UniTrento: Cancro alla prostata, un passo avanti nella cura personalizzata

Da oggi la resistenza a un farmaco frequentemente somministrato ai pazienti con tumore prostatico metastatico si scopre con l’esame del sangue. Il test è il risultato di uno studio internazionale condotto dai ricercatori del CIBIO e da clinici e scienziati britannici. Il lavoro ha conquistato la copertina del giornale scientifico “Science Translational Medicine”

Nella cura dei tumori è cruciale non perdere tempo: bisogna individuare velocemente la terapia più adatta ed evitare di intraprendere strade sbagliate. Come possiamo sapere in anticipo se un paziente è resistente al farmaco? Basta un esame del sangue e l’analisi del DNA tumorale in esso contenuto per prevedere la reazione che un paziente con tumore prostatico metastatico potrà avere al trattamento, in questo studio il farmaco abiraterone, e capire così se procedere o preferire un approccio farmacologico alternativo.
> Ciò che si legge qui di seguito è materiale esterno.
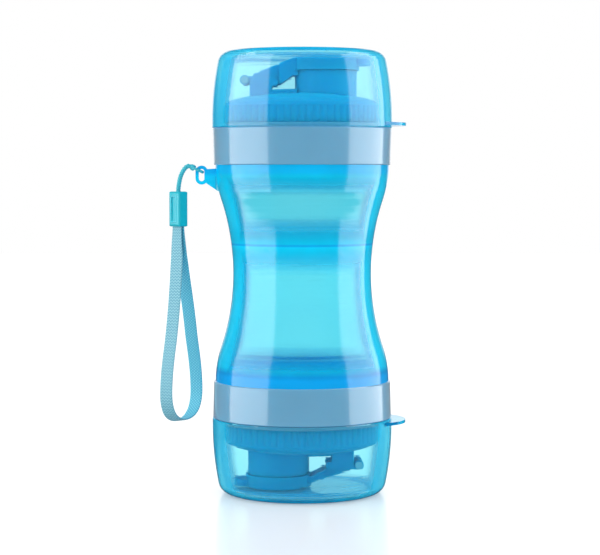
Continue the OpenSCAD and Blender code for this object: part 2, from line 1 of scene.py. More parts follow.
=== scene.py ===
"""Dresses the pet travel bottle: plastics, seals, screw threads and wrist strap, in a plain white studio."""

import math

import bpy
from mathutils import Matrix, Vector


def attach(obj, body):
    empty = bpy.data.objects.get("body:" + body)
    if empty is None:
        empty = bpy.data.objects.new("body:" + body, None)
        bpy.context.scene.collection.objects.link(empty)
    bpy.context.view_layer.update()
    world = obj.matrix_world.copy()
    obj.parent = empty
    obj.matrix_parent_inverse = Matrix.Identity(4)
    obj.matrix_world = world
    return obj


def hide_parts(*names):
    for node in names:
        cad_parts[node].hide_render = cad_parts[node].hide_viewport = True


bl_info = {
    "name": "Pet travel bottle",
    "version": (1, 0, 0),
    "blender": (4, 5, 0),
    "location": "3D View > Sidebar > Bottle",
    "description": "Gives the packed travel bottle its plastics, threads, wrist strap and studio",
    "category": "Object",
}

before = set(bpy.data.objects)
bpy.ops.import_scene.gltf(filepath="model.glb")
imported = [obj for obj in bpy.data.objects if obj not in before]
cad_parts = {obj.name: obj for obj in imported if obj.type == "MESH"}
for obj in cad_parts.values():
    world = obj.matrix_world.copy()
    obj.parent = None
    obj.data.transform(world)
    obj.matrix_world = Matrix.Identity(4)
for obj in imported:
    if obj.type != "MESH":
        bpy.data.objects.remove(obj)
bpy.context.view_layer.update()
MM = 0.001

# Levels of the bottle's top, of the upper ring's face and of the closed lid above that face, in millimetres
HEIGHT = 224.0
UPPER_FACE = 185.2
LID_TOP = 35.4

# Radius of the necks, and the spouts' distance from the axis
NECK_R = 36.1
SPOUT_X = 12.0

# A thread's start below its ring's face, its points in a turn, the share of its length over which an end
# rises, how far its foot and its ends lie in the neck, and half its width at its foot and at its crest
THREAD_DROP = 9
THREAD_STEPS = 96
THREAD_RISE = 1 / 12
THREAD_SINK = 0.2
THREAD_END_SINK = 0.05
THREAD_FOOT = 1.0
THREAD_CREST = 0.4

# Radius and height of a moulding point's rings, and the sides that it has
GATE_PROFILE = ((1.1, -0.1), (1.1, 0.08), (0.9, 0.22), (0.4, 0.25))
GATE_SIDES = 24

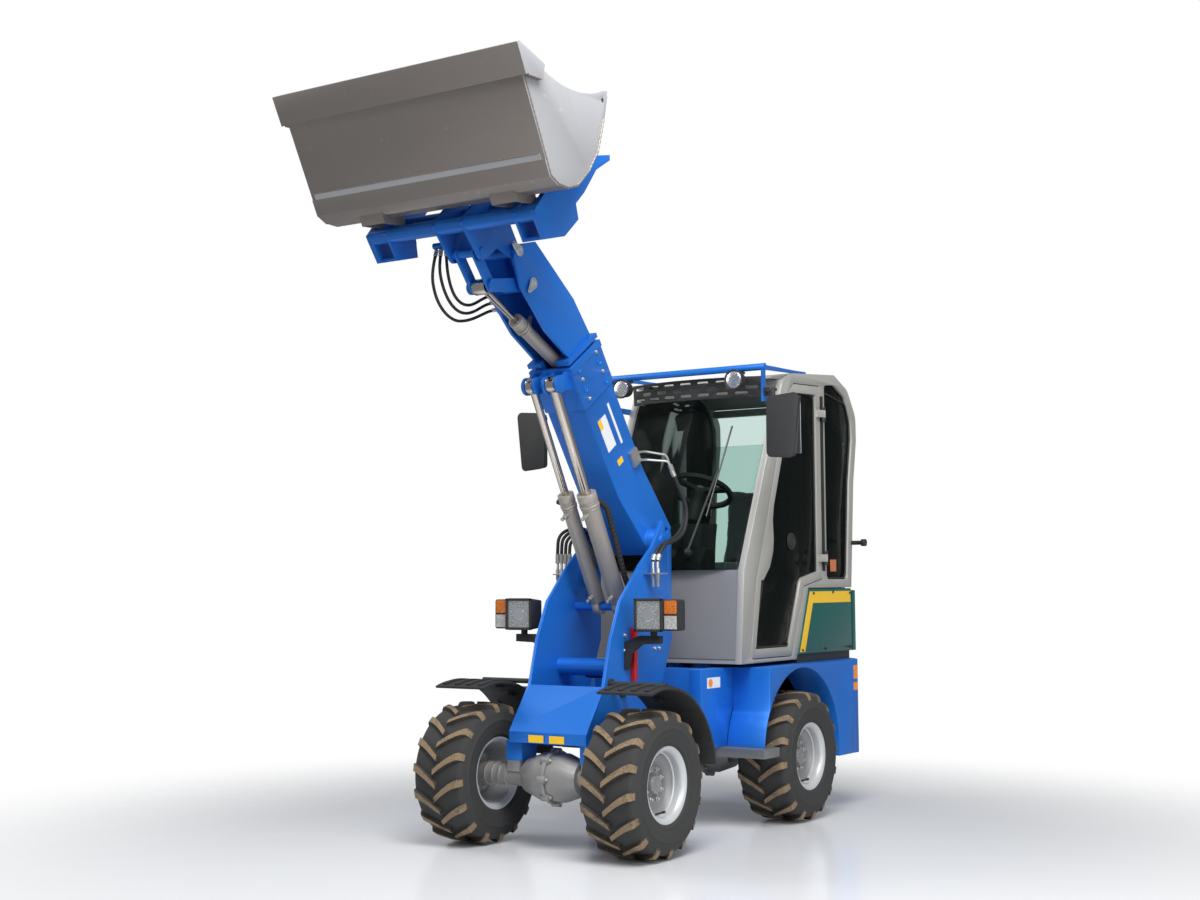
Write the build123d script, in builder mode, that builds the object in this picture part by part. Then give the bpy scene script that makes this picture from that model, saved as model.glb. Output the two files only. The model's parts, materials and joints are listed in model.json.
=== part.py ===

Ad aprire nuove prospettive per la cura personalizzata di pazienti oncologici è uno studio pubblicato da poche ore in copertina sull’importante rivista medica “Science Translational Medicine” (gruppo editoriale “Science”) e condotto dal gruppo di ricerca di Francesca Demichelis del Centro di Biologia integrata (CIBIO) dell’Università di Trento in collaborazione con il Royal Marsden NHS Foundation Trust, l’Institute of Cancer Research di Londra e l’Istituto Scientifico Romagnolo per lo Studio e la Cura dei Tumori di Meldola.

Nonostante l’abiraterone sia un farmaco efficace non tutti i pazienti rispondono al trattamento. Una importante percentuale di pazienti, compresa tra il 30-60%, è infatti resistente a questo farmaco. I ricercatori hanno individuato un biomarcatore misurabile con un esame del DNA che si esegue da un prelievo di sangue. I risultati sinora raggiunti suggeriscono che il biomarcatore individuato è in grado di predire accuratamente, prima ancora di iniziare la cura, se un paziente risponderà o meno al trattamento con abiraterone.

«La capacità di quantificare il DNA tumorale da un campione di sangue e di caratterizzare alterazioni presenti nella sua struttura ha enormi potenzialità» spiega Francesca Demichelis, responsabile del Laboratorio di Oncologia Computazionale al CIBIO e coautrice dell’articolo. «La biopsia liquida, così viene chiamato questo tipo di test, oltre a essere un esame non invasivo offre una visione d’insieme dello stato di avanzamento del tumore nel paziente, a differenza di una biopsia standard che ne descrive solo una porzione circoscritta. La biopsia liquida è molto informativa nel caso di tumori avanzati nel momento della scelta terapeutica».

Lo studio è stato condotto su 274 campioni di sangue di 97 pazienti analizzati attraverso le tecniche di sequenziamento del DNA. Gerhardt Attard, oncologo presso il Royal Marsden di Londra e principale collaboratore di questo studio con il CIBIO dell’Università di Trento, dice: «Stiamo ora disegnando un trial clinico che coinvolgerà 600 pazienti. L’obiettivo è valutare in modo prospettico se per i pazienti positivi al nostro test è più indicato un trattamento chemioterapico rispetto all’abiraterone».

In linea di principio, la stessa metodologia sviluppata in questo studio si può applicare ad altri tipi di tumore e potenzialmente anche in fasi di malattia meno avanzata.

I giovani ricercatori del gruppo di Oncologia Computazionale del CIBIO che hanno condotto questo studio con Francesca Demichelis sono Alessandro Romanel e Nicola Casiraghi.